A conservação deste ideal do eu cis heteronormativo não se mantém do nada, quando estamos inseridos em um país com viés religioso protestante e inseridos em um sistema capitalista que visa a manutenção dessas opressões para normatizar as massas. A falta de autenticidade, a submissão, a angústia é fruto de violências psicológicas e físicas, da exclusão direta de grande parte desta comunidade do mercado de trabalho, o isolamento social e outras políticas que afasta possibilidades de singularidade fora deste campo binário heterossexual.

Ainda os que permanecem nesta área são levados a uma manutenção diária de trejeitos, traços, hábitos e vestimentas para que não seja lembrada do distanciamento do eu e do ideal do eu que está sendo perseguido. Outra possibilidade apresentada pela psicanalista Neusa Santos Souza em em Torna-se Negro é a construção, estruturação de um outro ideal do eu. Modular um ponto de chegada que seja singular, baseado nas redes que percorrem e percorreram a vida deste sujeito, a viabilidade de valores e interesses autênticos.

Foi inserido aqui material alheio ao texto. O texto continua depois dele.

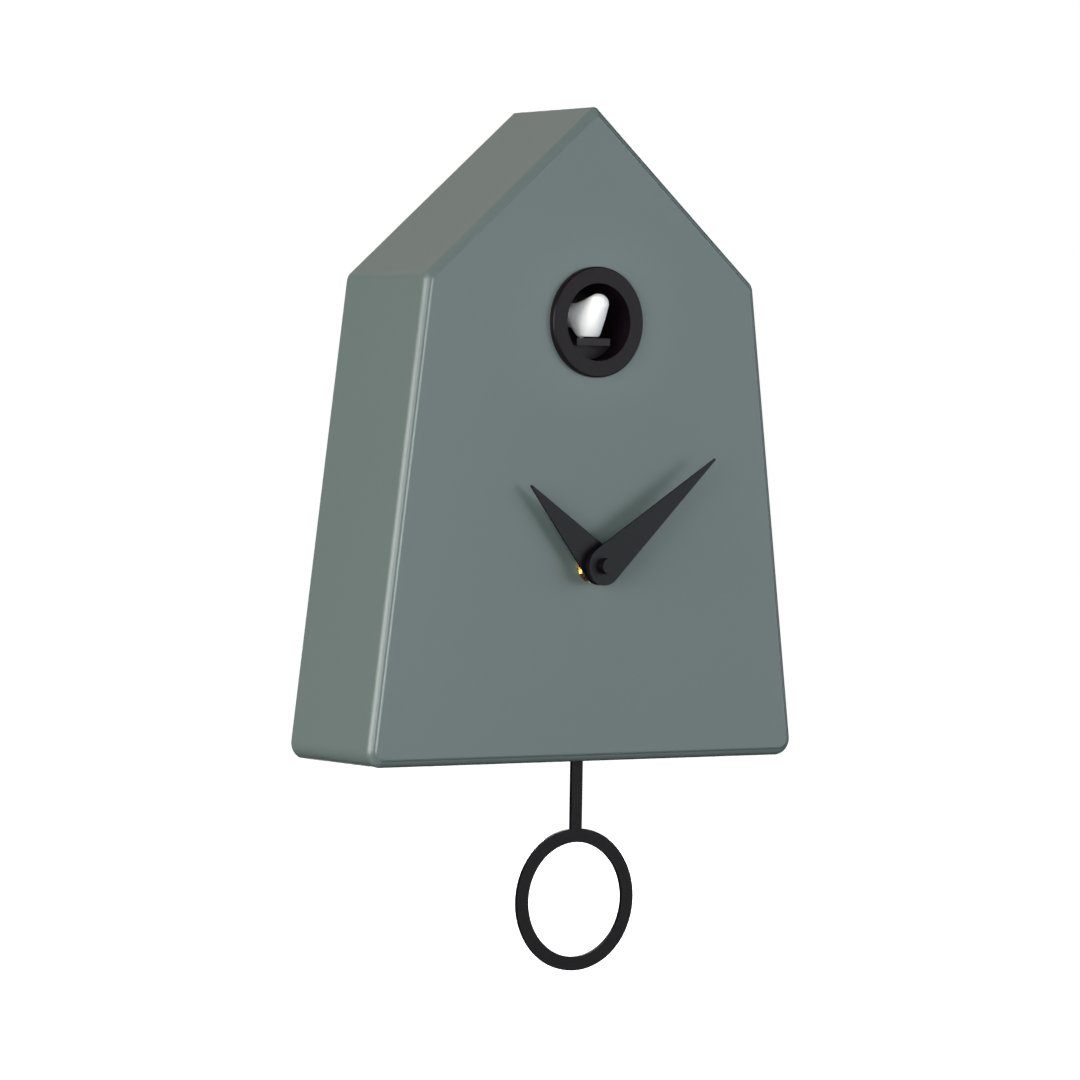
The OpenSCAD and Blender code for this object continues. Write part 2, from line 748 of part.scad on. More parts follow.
module rack_pinion() {
  color("ivory") difference() {
    union() {
      gear_x(pinion_y, pinion_z, pinion_teeth, rack_m, -2.8, 2.8, 90 + 180 / pinion_teeth);
      gear_x(pinion_y, pinion_z, wheel_teeth, wheel_m, 3.2, 6.2, -90);
      bar_x(pinion_y, pinion_z, 3, 2.5, 6.6);
      bar_x(pinion_y, pinion_z, 2.4, -9, -2.5);
    }
    bar_x(pinion_y, pinion_z, 1.05, -10, 10, 32);
  }
}

module pinion_axle() {
  color("silver") bar_x(pinion_y, pinion_z, 1, -13, 13, 32);
}

module gear_motor() {
  color("goldenrod") difference() {
    box([13 + eps, pinion_y - 6, drive_z - 5], [22, pinion_y + 6, drive_z + 5]);
    bar_x(pinion_y, drive_z, 1.56, 12, 15, 32);
  }
  color("silver") intersection() {
    box([22, pinion_y - 6, drive_z - 5], [37, pinion_y + 6, drive_z + 5]);
    bar_x(pinion_y, drive_z, 6, 21, 38, 64);
  }
}

module motor_pinion() {
  color("ivory") gear_x(pinion_y, drive_z, drive_teeth, wheel_m, 3.4, 6, 90 + 180 / drive_teeth);
  color("silver") bar_x(pinion_y, drive_z, 1.5, 6, 14.5, 32);
}

// ---- sound ----

module speaker(profile) {
  translate([speaker_at.x, 0, speaker_at.y]) rotate([90, 0, 0]) rotate_extrude($fn = 96) polygon(profile);
}
module speaker_frame() {
  color("silver") speaker([
    [16.8, 4.1], [20, 4.1], [20, 5.2], [17.6, 5.2], [12, 11.4], [12, 12.4], [5.5, 12.4], [5.5, 11.6],
    [11, 11.6], [11, 11], [16.8, 5],
  ]);
}
module speaker_cone() {
  color("#2a2a2a") speaker([
    [0, 5.6], [4, 7.4], [5.6, 9.4], [16.2, 4.6], [16.2, 5.1], [5.6, 10], [5, 11.2], [4.6, 11.2],
    [4.6, 9.2], [3.4, 8], [0, 6.2],
  ]);
}
module speaker_magnet() {
  color("dimgray") speaker([[0, 12.5], [9.5, 12.5], [10, 13], [10, 17], [9.5, 17.5], [0, 17.5]]);
}

pcb_y = -14;
pcb_t = 1.6;
module sound_board() {
  color("darkgreen") difference() {
    box([31, pcb_y, up(124)], [73, pcb_y + pcb_t, up(162)]);
    for (at = post_at) bar_y(at.x, at.y, 1.4 + eps, pcb_y - 1, pcb_y + 3, 32);
  }
  color("#222222") {
    difference() {
      bar_y(knob_at.x, knob_at.y, 6, pcb_y + pcb_t + eps, -8.4);
      bar_y(knob_at.x, knob_at.y, 3.05, pcb_y + pcb_t + 1, -8, 48);
    }
    box([switch_at.x - 5.5, pcb_y + pcb_t + eps, switch_at.y - 3],
      [switch_at.x + 5.5, -8.4, switch_at.y + 3]);
    box([47, pcb_y - 2, up(128)], [57, pcb_y - eps, up(136)]);
  }
  color("#3b3f66") for (x = [44, 52, 60]) bar_y(x, up(153), 3, pcb_y - 8, pcb_y - eps, 32);
  color("ivory") for (x = [40, 58]) box([x, pcb_y - 5, up(140)], [x + 7, pcb_y - eps, up(145)]);
}

module board_posts() {
  color("#303338") for (at = post_at) {
    bar_y(at.x, at.y, 3, pcb_y + pcb_t + eps, -panel_t - eps, 32);
    bar_y(at.x, at.y, 1.4, pcb_y - 1.5, pcb_y + pcb_t + 0.5, 32);
    bar_y(at.x, at.y, 2.3, pcb_y - 1.5, pcb_y - eps, 32);
  }
}

module volume_knob() {
  color("#3a3d40") difference() {
    union() {
      bar_y(knob_at.x, knob_at.y, 3, pcb_y + pcb_t + 1.2, -8);
      bar_y(knob_at.x, knob_at.y, 7.5, -8.1, -0.8);
    }
    for (a = [0:18:342])
      bar_y(knob_at.x + 7.8 * cos(a), knob_at.y + 7.8 * sin(a), 0.7, -9, 0, 16);
    box([knob_at.x - 0.6, -1.6, knob_at.y + 1], [knob_at.x + 0.6, 0, knob_at.y + 6]);
  }
}

module mode_slider() {
  color("#3a3d40") box([switch_at.x - 1.6, -8.2, switch_at.y - 1.6],
    [switch_at.x + 1.6, -0.8, switch_at.y + 1.6]);
}

module light_sensor() {
  color("orangered") translate([sensor_at.x, sensor_at.y, base_z + 0.6]) {
    cylinder(r = 2.5, h = 4);
    for (x = [-1, 1]) translate([x, 0, 3.5]) cylinder(r = 0.3, h = 12, $fn = 16);
  }
}

// ---- battery compartment ----

tray_wall = 1.5;
tray_deep = 17.5;
door_t = 1.6;
cell_x = [tray[0].x + 9.6, tray[1].x - 9.6];
cell_mid = (tray[0].y + tray[1].y) / 2;

module battery_tray() {
  color("#303338") difference() {
    union() {
      box([tray[0].x, -tray_deep, tray[0].y], [tray[1].x, -0.1, tray[1].y]);
      box([tray[0].x - 3, -panel_t - 1.7, tray[0].y - 3], [tray[1].x + 3, -panel_t - eps, tray[1].y + 3]);
    }
    box([tray[0].x + tray_wall, -tray_deep + tray_wall, tray[0].y + tray_wall],
      [tray[1].x - tray_wall, 1, tray[1].y - tray_wall]);
    box([tray[0].x + 0.7, -door_t - 0.3, tray[0].y + 0.7], [tray[1].x - 0.7, 1, tray[1].y - 0.7]);
  }
}

// Two cells side by side, one up and one down
module sound_batteries() {
  color("#3c5a4c") for (k = [0, 1]) translate([cell_x[k], -tray_deep + tray_wall + 7.3, cell_mid])
    rotate([k * 180, 0, 0]) {
      translate([0, 0, -24.7]) cylinder(r = cell_r, h = 49);
      translate([0, 0, 24]) cylinder(r = 2.6, h = 1.5);
    }
}

module tray_contacts() {
  color("silver") for (k = [0, 1]) translate([cell_x[k], -tray_deep + tray_wall + 7.3, cell_mid])
    rotate([k * 180, 0, 0]) {
      translate([-4.5, -4.5, 25.6]) cube([9, 9, 0.6]);
      translate([-5, -5, -29.4]) cube([10, 10, 0.6]);
      for (s = [0:3]) translate([0, 0, -28.2 + s * 0.9]) rotate_extrude($fn = 32)
        translate([5 - s * 0.7, 0]) circle(r = 0.4, $fn = 16);
    }
}

module battery_door() {
  color("#303338") difference() {
    box([tray[0].x + 1, -door_t, tray[0].y + 1], [tray[1].x - 1, -0.1, tray[1].y - 1]);
    for (k = [0:5]) let (z = tray[1].y - 8 - 2 * k)
      box([tray[0].x + 9, -0.6, z], [tray[1].x - 9, 1, z + 0.8]);
  }
}

front_board();
left_wall();
right_wall();
left_roof();
right_roof();
base_board();
back_panel();
glue_blocks();
panel_screws();
hanger_plate();
hanger_screws();
bezel();
bezel_lock_ring();
movement_front_shell();
movement_rear_shell();
movement_gasket();
threaded_bushing();
dial_washer();
dial_nut();
movement_battery();
battery_contacts();
movement_board();
motor_coil();
motor_stator();
motor_rotor();
first_wheel();
second_wheel();
minute_arbor();
motion_wheel();
setting_knob();
hour_wheel();
hour_hand();
minute_hand();
hand_cap();
pendulum_coil();
pendulum_pin();
pendulum_lever();
pendulum_magnet();
pendulum();
cuckoo_frame();
frame_screws();
bird_carriage();
bird();
bird_screw();
rack_pinion();
pinion_axle();
gear_motor();
motor_pinion();
speaker_frame();
speaker_cone();
speaker_magnet();
sound_board();
board_posts();
volume_knob();
mode_slider();
light_sensor();
battery_tray();
tray_contacts();
sound_batteries();
battery_door();
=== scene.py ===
import json
import math

import bmesh
import bpy
from mathutils import Matrix, Vector


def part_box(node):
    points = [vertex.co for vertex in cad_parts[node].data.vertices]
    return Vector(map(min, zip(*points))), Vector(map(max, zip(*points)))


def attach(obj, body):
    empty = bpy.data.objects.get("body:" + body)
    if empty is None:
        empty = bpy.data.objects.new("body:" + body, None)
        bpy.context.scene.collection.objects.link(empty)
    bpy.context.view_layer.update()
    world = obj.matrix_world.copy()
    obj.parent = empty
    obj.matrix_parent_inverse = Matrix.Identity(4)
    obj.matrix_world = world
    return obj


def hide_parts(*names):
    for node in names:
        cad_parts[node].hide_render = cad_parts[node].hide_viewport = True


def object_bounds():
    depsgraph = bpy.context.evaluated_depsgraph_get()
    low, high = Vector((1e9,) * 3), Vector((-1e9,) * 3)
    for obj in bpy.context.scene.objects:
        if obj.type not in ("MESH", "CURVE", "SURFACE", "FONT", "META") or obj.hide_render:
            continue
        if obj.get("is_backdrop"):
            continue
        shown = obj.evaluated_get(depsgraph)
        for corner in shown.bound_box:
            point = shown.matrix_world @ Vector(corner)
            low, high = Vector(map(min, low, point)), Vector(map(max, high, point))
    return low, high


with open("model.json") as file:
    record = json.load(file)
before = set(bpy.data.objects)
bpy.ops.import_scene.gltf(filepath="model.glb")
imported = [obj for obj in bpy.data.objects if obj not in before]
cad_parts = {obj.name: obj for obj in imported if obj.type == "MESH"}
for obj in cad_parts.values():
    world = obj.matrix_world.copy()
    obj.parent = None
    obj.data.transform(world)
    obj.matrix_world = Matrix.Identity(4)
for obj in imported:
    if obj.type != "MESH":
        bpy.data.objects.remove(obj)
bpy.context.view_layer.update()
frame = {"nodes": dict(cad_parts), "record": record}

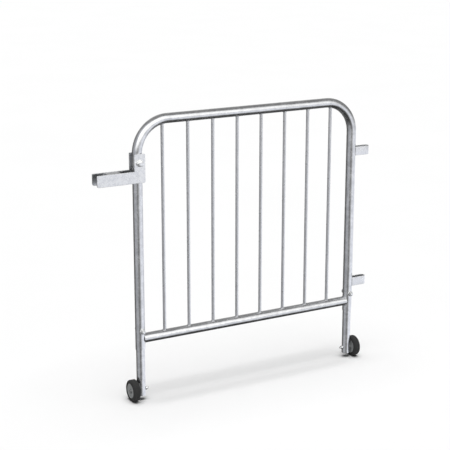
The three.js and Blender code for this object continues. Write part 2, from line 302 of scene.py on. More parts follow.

Este novo rosto irá exigir que o corpo não esteja em uma inércia, um deslocamento, muitas vezes doloroso, será indeclinável. Este ideal será construído sobre a militância política, posição que viabiliza a transformação desta história (Souza 1983). O percurso de produção de um novo ideal, de uma recuperação do narcísico que está em desgraça, é a formação política, formação política esta que não está ligado a faculdade ou estritamente a um partido político, mas o entendimento da história, dos processos e do que te estrutura enquanto sujeito em uma sociedade, na sociedade brasileira. Consciência que necessita de uma imersão da vivência, de um encontro e de consumo de indivíduos que estejam aliados minimamente com sua vivência, mesmo dentro das suas singularidades e da amplitude que é ser LGBTTQIA+, Periférico e Favelado.


FREUD, Sigmund. (1923). O Ego e o Id. In: FREUD, S. Edição standard brasileira das obras psicológicas completas de Sigmund Freud. v. 19. Rio de Janeiro: Imago, 1990, p. 11-83.

DEMINGOS, Lucas. STONA, José. A Vida Psíquica do Armário. Relações de Gênero e Escutas Clínicas. 1ª edição/Salvador: Editora Devires, 2020.

SOUZA, Neusa Santos. (1983). Tornar-se negro ou as vicissitudes da identidade do negro brasileiro em ascensão social. Rio de Janeiro: Zahar. p.1-171.